To develop the pre-school education in rural areas in Sri Lanka, he has founded more than thirteen kindergartens throughout the country. Some of them are:
- Lianxin Ambalanthota Kindergarten, Ambalanthota
- Lianxin Bodagama Kindergarten, Bodagama
- Lianxin Lahiru Kindergarten, Suriara, Thanamalwila
- Lianxin Vijita Kindergarten, Thanamalwila
- Lianxin Bandaragama Kindergarten, Bandaragama
- Lianxin Pubudu Kindergarten, Suriara
- Lianxin Singiti Kusum Kindergarten, Suriara
- Lianxin Arabekema Kindergarten, Hambegamuwa
- Lianxin Angunakolapelassa Kindergarten, Angunakolapelassa
- Lianxin Mamawewa Kindergarten, Mamawewa
- Lianxin Samagi Kindergarten, Mamawewa

==Natural disaster relief efforts==
After the 2004 Indian Ocean tsunami, Chandima aided in relief efforts. With the corporation of Taiwan Charity Organizations, medical camps, distribution of dry food and other necessary needs were conducted. Under his guidance, more than six hundred houses were built in tsunami hit areas such as Ambalantota, Bataatha, and Panama. The village in Ambalantota Uhapitigoda, Samadhigama (Chinese:台灣村), was constructed with a hospital complex, playground, computer centre, conference hall and helping centre. Up to date, the residents of the village are cared and provided with both material and spiritual facilities. In addition, he has constructed houses for the victims of civil war in Anuradhapura District.

With the catastrophic destruction brought to Myanmar by Cyclone Nargis on 2 May 2008, Chandima turned his attention to helping displaced people in Myanmar. First, he led several aid groups to meet the urgent needs of the victim of hurricane such as medical services, dry food, clothes, school equipments and other daily necessities. Certain monasteries torn down were financially supported to reconstruct and were given housebuilding materials. Then, he decided to build a village for those who lost their houses. The construction of the houses was initiated in 2008 and completed in 2009. The village has 1001 houses and a school for Children. It was named "Metta Village". The Sri Lankan president Mahinda Rajapaksa and the first lady Shiranti Rajapaksha with other Sri Lankan delegates participated in the ceremony held to hand over the houses for the residents.

==Official positions==

The position of the Chief Sangha Nayaka in Taiwan was bestowed on Ven Chandima by the Supreme Sangha Council of the Malawatta Chapter. He is the Director of the Theravada Samadhi Education Association in Taiwan. Since 1999, works as an instructor to the Corporate Body of the Buddha Educational Foundation in Taiwan. And also he is the abbot of several renowned temples including the Manelwatta Temple in Kelaniya. Appointed adviser to the President of Sri Lanka on International Religious and Cultural Affairs in 2007.

==Honorary titles==
- 2001 – The honorary title of Pariyatti Vibhushana was awarded by the Kotte Sangha Council of the Siyam Sector in Sri Lanka.
- 2003 – The Doctor of Philosophy Honorary Degree was conferred by the University of Ruhuna, Sri Lanka.
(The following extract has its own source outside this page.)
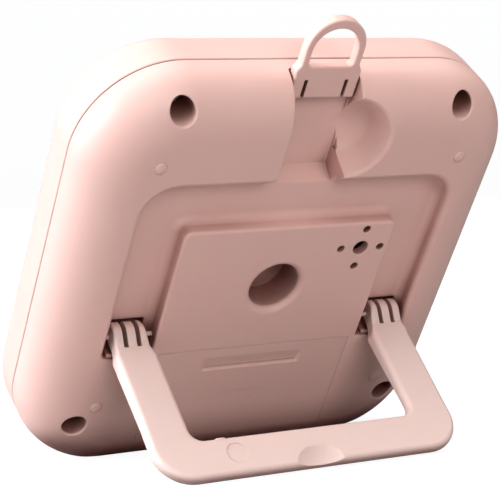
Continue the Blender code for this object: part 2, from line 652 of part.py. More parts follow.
def screw(name, x, z, seat, head_r, head, shaft_r, length):
    """Pan-head screw that points to the front, its head's underside at Y = seat."""
    body = turned(name, (x, seat - length, z), (0, 1, 0),
                  [(0, shaft_r * 0.5), (1.0, shaft_r), (length, shaft_r), (length, head_r),
                   (length + head * 0.55, head_r), (length + head, head_r * 0.7)], 18)
    cross = [box("cross", (x - a, x + a), (seat + head * 0.45, seat + head + 1), (z - b, z + b))
             for a, b in ((0.3, 1.2), (1.2, 0.3))]
    return finish(cut(body, *cross), "steel")


def wire(name, points, kind):
    """Thin insulated wire on a smooth path through the points."""
    smooth = []
    ends = [points[0]] + list(points) + [points[-1]]
    for k in range(1, len(ends) - 2):
        a, b, c, d = (Vector(p) for p in ends[k - 1:k + 3])
        for i in range(4):
            t = i / 4
            smooth.append(0.5 * (2 * b + (c - a) * t + (2 * a - 5 * b + 4 * c - d) * t ** 2
                                 + (3 * b - a - 3 * c + d) * t ** 3))
    smooth.append(Vector(points[-1]))
    curve = bpy.data.curves.new(name, "CURVE")
    curve.dimensions = "3D"
    curve.bevel_depth = 0.5 * MM
    curve.bevel_resolution = 1
    curve.use_fill_caps = True
    line = curve.splines.new("POLY")
    line.points.add(len(smooth) - 1)
    for spot, point in zip(line.points, smooth):
        spot.co = (*(point * MM), 1)
    curve.materials.append(MATERIALS[kind])
    obj = bpy.data.objects.new(name, curve)
    bpy.context.scene.collection.objects.link(obj)
    obj.parent = body_frame
    return obj


# ---------------------------------------------------------------- the clock

rear_shell()
front_shell()
shell_seal()
kickstand()
hanging_loop()
battery_cover()
battery_cell("battery_upper", CELL_Z[0], 1)
battery_cell("battery_lower", CELL_Z[1], -1)
coil_spring("contact_spring_upper", CELL_Z[0], -1)
coil_spring("contact_spring_lower", CELL_Z[1], 1)
contact_plate("contact_bridge", 1, (-43.0, -22.0), None)
contact_plate("contact_plate_minus", -1, (-31.6, -22.0), (-28.4, -25.2))
contact_plate("contact_plate_plus", -1, (-43.0, -33.2), (-39.6, -36.4))
display_window()
display_stack()
main_board()
sounder()
button_membrane()
for button_name, button_x in zip(BUTTON_NAMES, BUTTON_X):
    push_button(button_name, button_x)
    push_switch(button_name.split("_")[1], button_x)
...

==International conferences==
Delegate from the Theravada Education Association of Taiwan to the United Nations Vesak Day Conference Held in Bangkok, Thailand. Here, he made a presentation on the topic "Compassion Leads the Way" from 11 to 15 May 2011.
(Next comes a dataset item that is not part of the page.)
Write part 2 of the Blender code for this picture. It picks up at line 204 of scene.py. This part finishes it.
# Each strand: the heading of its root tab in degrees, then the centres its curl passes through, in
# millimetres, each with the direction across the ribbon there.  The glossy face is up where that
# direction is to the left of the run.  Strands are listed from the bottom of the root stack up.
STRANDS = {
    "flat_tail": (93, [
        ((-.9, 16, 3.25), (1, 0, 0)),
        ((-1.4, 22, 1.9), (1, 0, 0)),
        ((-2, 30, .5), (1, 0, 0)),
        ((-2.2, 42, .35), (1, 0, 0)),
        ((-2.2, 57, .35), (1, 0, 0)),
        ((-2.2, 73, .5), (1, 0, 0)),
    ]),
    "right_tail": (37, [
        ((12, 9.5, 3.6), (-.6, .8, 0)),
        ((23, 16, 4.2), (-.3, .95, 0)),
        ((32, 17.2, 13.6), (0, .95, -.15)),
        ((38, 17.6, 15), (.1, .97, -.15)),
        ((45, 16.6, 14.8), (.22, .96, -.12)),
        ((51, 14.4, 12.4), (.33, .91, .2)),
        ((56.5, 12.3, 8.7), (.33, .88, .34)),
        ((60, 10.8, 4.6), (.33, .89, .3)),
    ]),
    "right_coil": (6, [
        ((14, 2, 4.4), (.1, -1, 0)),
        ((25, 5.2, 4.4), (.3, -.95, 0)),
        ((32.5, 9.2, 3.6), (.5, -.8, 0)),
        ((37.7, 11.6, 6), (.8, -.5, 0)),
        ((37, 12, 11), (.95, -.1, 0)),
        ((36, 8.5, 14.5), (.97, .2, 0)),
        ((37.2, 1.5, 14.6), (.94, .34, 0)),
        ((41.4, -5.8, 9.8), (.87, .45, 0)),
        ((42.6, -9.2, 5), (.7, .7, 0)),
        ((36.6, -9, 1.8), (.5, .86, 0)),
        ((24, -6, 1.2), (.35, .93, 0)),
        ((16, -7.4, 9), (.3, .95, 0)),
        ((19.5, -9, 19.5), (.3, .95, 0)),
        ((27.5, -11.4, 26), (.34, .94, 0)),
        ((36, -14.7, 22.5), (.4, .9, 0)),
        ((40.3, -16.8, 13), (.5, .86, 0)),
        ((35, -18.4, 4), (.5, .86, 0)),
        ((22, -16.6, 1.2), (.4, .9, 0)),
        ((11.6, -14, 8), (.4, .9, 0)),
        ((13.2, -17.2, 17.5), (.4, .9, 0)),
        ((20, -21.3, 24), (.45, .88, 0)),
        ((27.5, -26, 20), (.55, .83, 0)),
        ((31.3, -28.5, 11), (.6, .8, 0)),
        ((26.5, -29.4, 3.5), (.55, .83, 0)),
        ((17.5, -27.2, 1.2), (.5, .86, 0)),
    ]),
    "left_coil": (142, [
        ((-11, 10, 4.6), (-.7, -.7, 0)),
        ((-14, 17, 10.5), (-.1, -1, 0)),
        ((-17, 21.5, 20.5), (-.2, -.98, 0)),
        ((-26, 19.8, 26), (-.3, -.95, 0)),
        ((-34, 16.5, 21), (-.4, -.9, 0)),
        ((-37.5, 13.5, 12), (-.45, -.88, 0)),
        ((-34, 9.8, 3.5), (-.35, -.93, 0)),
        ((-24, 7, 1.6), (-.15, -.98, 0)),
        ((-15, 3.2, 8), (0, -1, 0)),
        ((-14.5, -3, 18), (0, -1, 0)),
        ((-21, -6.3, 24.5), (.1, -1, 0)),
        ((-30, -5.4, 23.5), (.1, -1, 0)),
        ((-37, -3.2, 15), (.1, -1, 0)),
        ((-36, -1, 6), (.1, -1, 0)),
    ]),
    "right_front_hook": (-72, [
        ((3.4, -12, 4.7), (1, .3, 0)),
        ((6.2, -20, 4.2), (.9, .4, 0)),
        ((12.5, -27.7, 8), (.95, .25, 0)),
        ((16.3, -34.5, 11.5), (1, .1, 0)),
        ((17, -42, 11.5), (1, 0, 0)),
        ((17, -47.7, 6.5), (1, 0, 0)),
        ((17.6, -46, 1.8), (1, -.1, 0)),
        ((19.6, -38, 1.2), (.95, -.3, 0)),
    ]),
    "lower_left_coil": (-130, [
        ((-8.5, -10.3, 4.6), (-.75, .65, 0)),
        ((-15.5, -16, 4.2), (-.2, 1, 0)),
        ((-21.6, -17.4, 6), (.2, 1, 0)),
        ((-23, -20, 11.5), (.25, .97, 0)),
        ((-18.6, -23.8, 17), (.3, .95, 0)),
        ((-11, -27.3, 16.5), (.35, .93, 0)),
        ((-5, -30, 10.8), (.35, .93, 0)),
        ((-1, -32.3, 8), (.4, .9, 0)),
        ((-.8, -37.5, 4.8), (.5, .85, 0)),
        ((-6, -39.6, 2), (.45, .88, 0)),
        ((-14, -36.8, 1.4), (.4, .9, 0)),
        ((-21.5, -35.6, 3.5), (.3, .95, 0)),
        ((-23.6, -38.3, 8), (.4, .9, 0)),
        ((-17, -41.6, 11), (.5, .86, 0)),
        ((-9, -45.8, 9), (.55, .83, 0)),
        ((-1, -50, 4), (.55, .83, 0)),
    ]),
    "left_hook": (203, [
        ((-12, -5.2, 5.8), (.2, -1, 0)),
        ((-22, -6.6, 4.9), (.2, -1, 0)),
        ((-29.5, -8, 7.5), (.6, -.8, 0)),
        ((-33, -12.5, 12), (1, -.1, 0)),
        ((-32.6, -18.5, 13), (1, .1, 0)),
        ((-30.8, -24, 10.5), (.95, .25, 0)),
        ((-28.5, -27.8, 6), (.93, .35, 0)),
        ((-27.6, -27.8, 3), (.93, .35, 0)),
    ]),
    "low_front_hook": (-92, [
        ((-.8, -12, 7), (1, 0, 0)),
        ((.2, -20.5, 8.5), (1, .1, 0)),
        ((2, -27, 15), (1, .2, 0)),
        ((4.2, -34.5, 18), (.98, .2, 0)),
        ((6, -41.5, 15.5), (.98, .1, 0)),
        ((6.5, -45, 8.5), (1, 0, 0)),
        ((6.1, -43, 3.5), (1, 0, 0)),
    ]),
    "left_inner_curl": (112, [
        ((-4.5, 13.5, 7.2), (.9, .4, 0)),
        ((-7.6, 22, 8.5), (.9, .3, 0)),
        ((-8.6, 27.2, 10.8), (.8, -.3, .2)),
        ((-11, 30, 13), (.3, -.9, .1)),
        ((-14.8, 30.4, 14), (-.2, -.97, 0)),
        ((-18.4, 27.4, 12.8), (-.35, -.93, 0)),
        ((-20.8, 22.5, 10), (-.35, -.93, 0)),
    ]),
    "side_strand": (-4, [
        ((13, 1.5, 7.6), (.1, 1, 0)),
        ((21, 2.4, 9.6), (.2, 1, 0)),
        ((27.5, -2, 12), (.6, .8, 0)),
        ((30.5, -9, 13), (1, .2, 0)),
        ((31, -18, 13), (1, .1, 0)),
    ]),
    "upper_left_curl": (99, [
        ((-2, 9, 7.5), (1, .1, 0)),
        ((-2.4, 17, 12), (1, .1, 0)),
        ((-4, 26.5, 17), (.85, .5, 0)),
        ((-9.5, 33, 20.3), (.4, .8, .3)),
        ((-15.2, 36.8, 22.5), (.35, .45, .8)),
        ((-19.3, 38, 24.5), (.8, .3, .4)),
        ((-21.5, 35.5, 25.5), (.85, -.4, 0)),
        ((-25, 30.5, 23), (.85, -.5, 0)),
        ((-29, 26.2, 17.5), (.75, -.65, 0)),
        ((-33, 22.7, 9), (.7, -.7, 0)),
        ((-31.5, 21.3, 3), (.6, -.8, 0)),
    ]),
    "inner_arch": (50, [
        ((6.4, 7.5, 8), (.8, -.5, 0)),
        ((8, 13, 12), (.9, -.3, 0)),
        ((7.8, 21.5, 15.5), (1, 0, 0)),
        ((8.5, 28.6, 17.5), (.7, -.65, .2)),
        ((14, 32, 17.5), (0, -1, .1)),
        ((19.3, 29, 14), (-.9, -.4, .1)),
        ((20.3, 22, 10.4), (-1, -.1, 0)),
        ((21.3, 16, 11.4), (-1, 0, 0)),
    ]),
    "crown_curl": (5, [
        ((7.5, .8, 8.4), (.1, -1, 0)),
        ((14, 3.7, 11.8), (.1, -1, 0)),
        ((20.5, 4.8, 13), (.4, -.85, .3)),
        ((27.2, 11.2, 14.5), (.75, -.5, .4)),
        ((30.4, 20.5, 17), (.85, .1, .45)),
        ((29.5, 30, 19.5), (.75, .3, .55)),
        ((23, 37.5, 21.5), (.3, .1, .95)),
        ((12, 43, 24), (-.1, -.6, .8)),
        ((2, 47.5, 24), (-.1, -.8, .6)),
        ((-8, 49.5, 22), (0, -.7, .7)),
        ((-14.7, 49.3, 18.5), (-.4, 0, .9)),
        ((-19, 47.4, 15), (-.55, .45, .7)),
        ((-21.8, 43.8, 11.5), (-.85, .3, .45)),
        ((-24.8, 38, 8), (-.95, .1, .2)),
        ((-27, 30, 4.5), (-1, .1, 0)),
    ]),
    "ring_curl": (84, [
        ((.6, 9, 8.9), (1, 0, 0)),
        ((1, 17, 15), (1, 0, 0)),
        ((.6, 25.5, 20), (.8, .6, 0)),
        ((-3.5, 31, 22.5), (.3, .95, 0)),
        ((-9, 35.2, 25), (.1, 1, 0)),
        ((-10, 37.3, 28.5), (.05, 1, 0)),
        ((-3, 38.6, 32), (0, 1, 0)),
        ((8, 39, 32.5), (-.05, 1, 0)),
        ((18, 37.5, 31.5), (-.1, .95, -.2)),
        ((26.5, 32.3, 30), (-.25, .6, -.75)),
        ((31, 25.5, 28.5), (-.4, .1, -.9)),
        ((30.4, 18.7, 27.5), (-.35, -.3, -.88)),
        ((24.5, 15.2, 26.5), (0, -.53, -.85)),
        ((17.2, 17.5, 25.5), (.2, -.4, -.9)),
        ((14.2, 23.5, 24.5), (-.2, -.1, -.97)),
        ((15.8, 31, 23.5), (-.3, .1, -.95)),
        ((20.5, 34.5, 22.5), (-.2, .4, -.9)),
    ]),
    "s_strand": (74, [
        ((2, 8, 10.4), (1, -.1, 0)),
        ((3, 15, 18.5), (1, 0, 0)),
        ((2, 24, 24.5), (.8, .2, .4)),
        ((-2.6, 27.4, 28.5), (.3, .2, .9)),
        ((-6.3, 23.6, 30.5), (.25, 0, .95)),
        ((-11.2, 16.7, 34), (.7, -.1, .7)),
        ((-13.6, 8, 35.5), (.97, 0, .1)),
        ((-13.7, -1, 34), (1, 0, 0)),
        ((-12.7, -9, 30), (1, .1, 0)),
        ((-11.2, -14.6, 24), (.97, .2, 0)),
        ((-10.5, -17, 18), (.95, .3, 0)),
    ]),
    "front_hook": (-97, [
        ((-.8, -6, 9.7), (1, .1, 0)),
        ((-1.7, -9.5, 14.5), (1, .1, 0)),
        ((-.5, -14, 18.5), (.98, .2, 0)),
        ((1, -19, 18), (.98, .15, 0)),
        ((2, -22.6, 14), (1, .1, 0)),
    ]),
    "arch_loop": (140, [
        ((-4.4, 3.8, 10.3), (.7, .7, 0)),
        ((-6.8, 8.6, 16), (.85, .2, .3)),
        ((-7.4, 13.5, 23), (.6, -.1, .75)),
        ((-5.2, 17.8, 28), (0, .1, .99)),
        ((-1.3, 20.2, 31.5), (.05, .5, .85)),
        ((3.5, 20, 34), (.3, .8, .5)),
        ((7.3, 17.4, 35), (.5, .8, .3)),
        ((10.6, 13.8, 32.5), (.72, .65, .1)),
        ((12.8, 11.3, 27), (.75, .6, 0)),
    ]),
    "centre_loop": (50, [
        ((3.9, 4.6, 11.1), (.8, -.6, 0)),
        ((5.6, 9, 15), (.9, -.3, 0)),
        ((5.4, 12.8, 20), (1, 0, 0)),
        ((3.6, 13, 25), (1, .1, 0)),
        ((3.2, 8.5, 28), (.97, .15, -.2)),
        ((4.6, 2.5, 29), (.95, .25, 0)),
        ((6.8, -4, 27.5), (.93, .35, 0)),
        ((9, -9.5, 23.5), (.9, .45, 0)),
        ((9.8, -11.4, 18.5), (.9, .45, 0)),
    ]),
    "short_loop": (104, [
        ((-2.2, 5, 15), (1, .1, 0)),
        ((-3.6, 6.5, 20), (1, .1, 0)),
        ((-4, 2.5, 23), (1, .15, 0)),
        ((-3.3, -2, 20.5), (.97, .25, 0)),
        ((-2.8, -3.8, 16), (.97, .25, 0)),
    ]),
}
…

In collaboration with the Pure Land Learning College in Australia, Ven Chandima organized the "Interculture and Interfaith for Peace Dialogue" international conference in Sri Lanka on 2 November 2012. Among the delegates who featured in this international conference were Master Chin Kung, Katalin Bogyay, the President of the 36th General Conference of UNESCO, UNESCO ambassadors, and religious leaders in Sri Lanka.
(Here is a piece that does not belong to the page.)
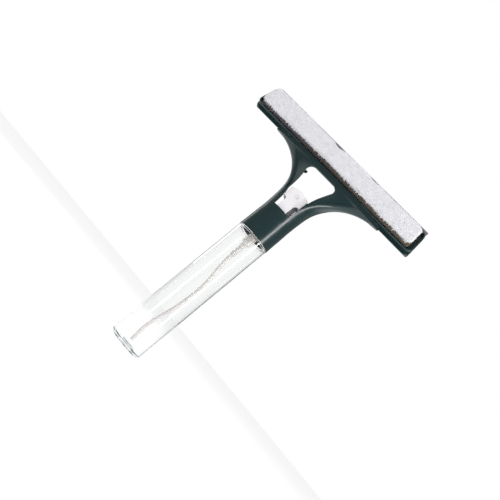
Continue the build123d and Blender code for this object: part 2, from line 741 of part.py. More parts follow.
def dip_tube():
    top = (0, 0, TAIL_END_Z + DIP_INSERT)
    below = (0, 0, TAIL_END_Z - 3)
    route = [(x, y, share * TAIL_END_Z) for x, y, share in DIP_ROUTE]
    points = [Vector(*p) for p in [top, below] + route]
    radii = []
    for a, b, c in zip(points, points[1:], points[2:]):
        turn = radians((b - a).get_angle(c - b))
        radii.append(0.45 * min((b - a).length, (c - b).length) / tan(turn / 2))
    path = FilletPolyline(*points, radius=radii)
    start = Plane(origin=points[0], z_dir=points[1] - points[0])
    solid = sweep(start * Circle(DIP_R), path=path) - sweep(start * Circle(DIP_BORE_R), path=path)
    print("dip tube radii", [round(r) for r in radii], "length", round(path.length, 1))
    return solid


# Actuator

def block_plan(inset):
    half = BLOCK_HALF_W - inset
    front = NOSE_BOTTOM_Y - 4
    plan = Pos(0, (front + BLOCK_REAR_CENTRE_Y) / 2) * Rectangle(
        2 * half, BLOCK_REAR_CENTRE_Y - front
    )
    return plan + Pos(0, BLOCK_REAR_CENTRE_Y) * Circle(half)


def nose_slab(front_shift, depth):
    """The leaning slab behind the actuator's front face."""
    low, high = TONGUE_Z, BLOCK_TOP_Z
    lean = (NOSE_TOP_Y - NOSE_BOTTOM_Y) / (high - low)
    y_low = NOSE_BOTTOM_Y - lean * 10 + front_shift
    y_high = NOSE_TOP_Y + lean * 10 + front_shift
    outline = Polyline(
        (0, y_low, low - 10),
        (0, y_low + depth, low - 10),
        (0, y_high + depth, high + 10),
        (0, y_high, high + 10),
        close=True,
    )
    return extrude(make_face(outline), 30, both=True)


def dome(drop):
    centre = BLOCK_TOP_Z - DOME_R
    return Pos(0, 0, centre) * Rot(90, 0, 0) * Cylinder(DOME_R - drop, 60)


def tongue_outline():
    half, narrow = BLOCK_HALF_W - BLOCK_WALL / 2, TONGUE_W / 2
    outline = make_face(
        Polyline(
            (-narrow, TONGUE_Z),
            (narrow, TONGUE_Z),
            (narrow, BLOCK_Z),
            (half, BLOCK_Z),
            (half, BLOCK_Z + 6),
            (-half, BLOCK_Z + 6),
            (-half, BLOCK_Z),
            (-narrow, BLOCK_Z),
            close=True,
        )
    )
    inner = [v for v in outline.vertices() if abs(abs(v.X) - narrow) < 0.01 and v.Y > BLOCK_Z - 1]
    return fillet(inner, TONGUE_FILLET)


def actuator():
    body = Pos(0, 0, BLOCK_Z) * extrude(block_plan(0), BLOCK_H)
    body &= dome(0)
    body &= nose_slab(0, 40)
    top_edges = [e for e in body.edges() if e.center().Z > BLOCK_Z + BLOCK_H * 0.6]
    body = fillet(top_edges, BLOCK_EDGE_R)
    hollow = Pos(0, 0, BLOCK_Z - 1) * extrude(block_plan(BLOCK_WALL), BLOCK_H)
    hollow &= dome(BLOCK_WALL)
    hollow &= nose_slab(BLOCK_WALL, 40)
    body -= hollow
    tongue = extrude(Plane.XZ * tongue_outline(), 20) & nose_slab(0, TONGUE_T)
    core = tube(SKIRT_R, SKIRT_R - SKIRT_WALL, SKIRT_Z, BLOCK_TOP_Z)
    core += rod(BOSS_R, BLOCK_Z - 3, BLOCK_TOP_Z)
    core += block((-3.2, 3.2), (-30, 0), (NOZZLE_Z - 3.2, BLOCK_TOP_Z))
    body += core & dome(BLOCK_WALL / 2) & nose_slab(BLOCK_WALL / 2, 40)
    body += tongue
    body -= rod(STEM_R, BLOCK_Z - 4, STEM_TOP_Z)
    body -= rod(CHANNEL_R, STEM_TOP_Z - 1, NOZZLE_Z + CHANNEL_R)
    body -= Pos(0, 0, NOZZLE_Z) * Rot(90, 0, 0) * Cylinder(
        CHANNEL_R, 40, align=(Align.CENTER, Align.CENTER, Align.MIN)
    )
    body -= insert_room(INSERT_R)
    return body


def nose_y(z):
    share = (z - TONGUE_Z) / (BLOCK_TOP_Z - TONGUE_Z)
    return NOSE_BOTTOM_Y + (NOSE_TOP_Y - NOSE_BOTTOM_Y) * share


def insert_room(radius):
    back = nose_y(NOZZLE_Z) + INSERT_L
    return Pos(0, back, NOZZLE_Z) * Rot(90, 0, 0) * Cylinder(
        radius, 20, align=(Align.CENTER, Align.CENTER, Align.MIN)
    )


def nozzle_insert():
    front = nose_y(NOZZLE_Z) + 0.35
    back = nose_y(NOZZLE_Z) + INSERT_L
    turn = Rot(90, 0, 0)
    low = (Align.CENTER, Align.CENTER, Align.MIN)
    cup = Pos(0, back, NOZZLE_Z) * turn * Cylinder(INSERT_R - FIT_GAP, back - front, align=low)
    cup -= Pos(0, back + 1, NOZZLE_Z) * turn * Cylinder(SWIRL_R, back - front, align=low)
    cup -= Pos(0, back, NOZZLE_Z) * turn * Cylinder(ORIFICE_R, 20, align=low)
    dish = Pos(0, front - 0.9, NOZZLE_Z) * Sphere(1.4)
    return cup - dish


PARTS = {
    "head_frame": head_frame,
    "pad_tray": pad_tray,
    "wiper_blade": wiper_blade,
    "hook_strips": hook_strips,
    "pad_backing": pad_backing,
    "pad_foam": pad_foam,
    "pad_face": pad_face,
    "bottle": bottle,
    "pump_closure": pump_closure,
    "neck_gasket": neck_gasket,
    "pump_housing": pump_housing,
    "inlet_ball": inlet_ball,
    "guide_sleeve": guide_sleeve,
    "pump_stem": pump_stem,
    "pump_piston": pump_piston,
    "return_spring": return_spring,
    "outlet_ball": outlet_ball,
    "dip_tube": dip_tube,
    "actuator": actuator,
    "nozzle_insert": nozzle_insert,
}


def main():
    os.makedirs("parts", exist_ok=True)
    for name, make in PARTS.items():
        export_step(make(), f"parts/{name}.step")


if __name__ == "__main__":
    main()
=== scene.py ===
"""A spray window squeegee with its looks, laid out as an add-on.

Every piece, or group of like pieces, is made or finished by one operator. Metres, +Z up.
The pad faces -Y and the rubber blade stands behind it.
"""

from math import cos, pi, radians, sin

import bpy
from bpy.props import FloatProperty, FloatVectorProperty, IntProperty, PointerProperty
from mathutils import Matrix, Vector


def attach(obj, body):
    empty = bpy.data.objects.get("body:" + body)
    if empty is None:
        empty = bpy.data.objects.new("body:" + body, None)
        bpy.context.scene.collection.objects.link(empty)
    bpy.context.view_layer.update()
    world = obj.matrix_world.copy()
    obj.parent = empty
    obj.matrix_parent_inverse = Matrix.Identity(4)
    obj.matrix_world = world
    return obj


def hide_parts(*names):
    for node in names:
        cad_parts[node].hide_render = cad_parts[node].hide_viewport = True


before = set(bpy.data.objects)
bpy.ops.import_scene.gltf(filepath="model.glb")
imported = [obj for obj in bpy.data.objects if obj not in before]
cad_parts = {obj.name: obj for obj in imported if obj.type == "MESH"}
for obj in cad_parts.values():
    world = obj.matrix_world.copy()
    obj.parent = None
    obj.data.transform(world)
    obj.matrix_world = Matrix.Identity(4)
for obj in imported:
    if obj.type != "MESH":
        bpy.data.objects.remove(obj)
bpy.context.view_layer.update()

bl_info = {
    "name": "Spray window squeegee",
    "version": (1, 0, 0),
    "blender": (4, 5, 0),
    "location": "3D View > Sidebar > Squeegee",
    "description": "Makes the pieces of a spray window squeegee and the studio round it",
    "category": "Add Mesh",
}

MM = 0.001

# The T-bar's own frame: X along the bar, Y up its face, Z out towards the pad
BAR_TILT = radians(10)
BAR_FRAME = Matrix.Translation((0, -5.0 * MM, 244.8 * MM)) @ Matrix(
    (
        (1, 0, 0, 0),
        (0, sin(BAR_TILT), -cos(BAR_TILT), 0),
        (0, cos(BAR_TILT), sin(BAR_TILT), 0),
        (0, 0, 0, 1),
    )
)
TRAY_H = 27.0 * MM
PAD_LENGTH = 201.4 * MM
PAD_MARGIN = (1.9 * MM, 3.2 * MM)   # inside the tray's lower and upper edges
PAD_LEAN = 1.9 * MM          # each end leans in by this much over the pad's height
PAD_CORNER = 5.0 * MM
HOOK_Z = (-3.2 * MM, -2.3 * MM)
BACKING_Z = (-2.2 * MM, -1.3 * MM)
FOAM_Z = (-1.3 * MM, 6.9 * MM)
COVER_Z = (6.9 * MM, 8.5 * MM)        # knitted ground of the cover, under its pile
LAYER_GAP = 0.1 * MM                  # lifts the loop fabric off the hooks
HOOK_STRIP_L = 84.0 * MM
HOOK_STRIP_H = 15.0 * MM
HOOK_STRIP_X = 48.0 * MM
HOOK_STRIP_CORNER = 1.5 * MM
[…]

In 2014 he organised the Vesak Celebration at the UNESCO Headquarters in Paris. The celebration took place on 21–22 May 2014. First Lady of Sri Lanka Shiranthi Rajapakhsa, Cardinal Malcolm Ranjith and many other delegates attended the ceremony.

==Editorial work==
The Book of Protection (Piruwana Pothwahanse, පිරැවාණා පොත්වහන්සේ in Sinhalese characters) was edited and distributed free among the Sri Lankan temples. The book has become popular for the use in the whole night chanting, a traditional Buddhist ritual in Sri Lanka.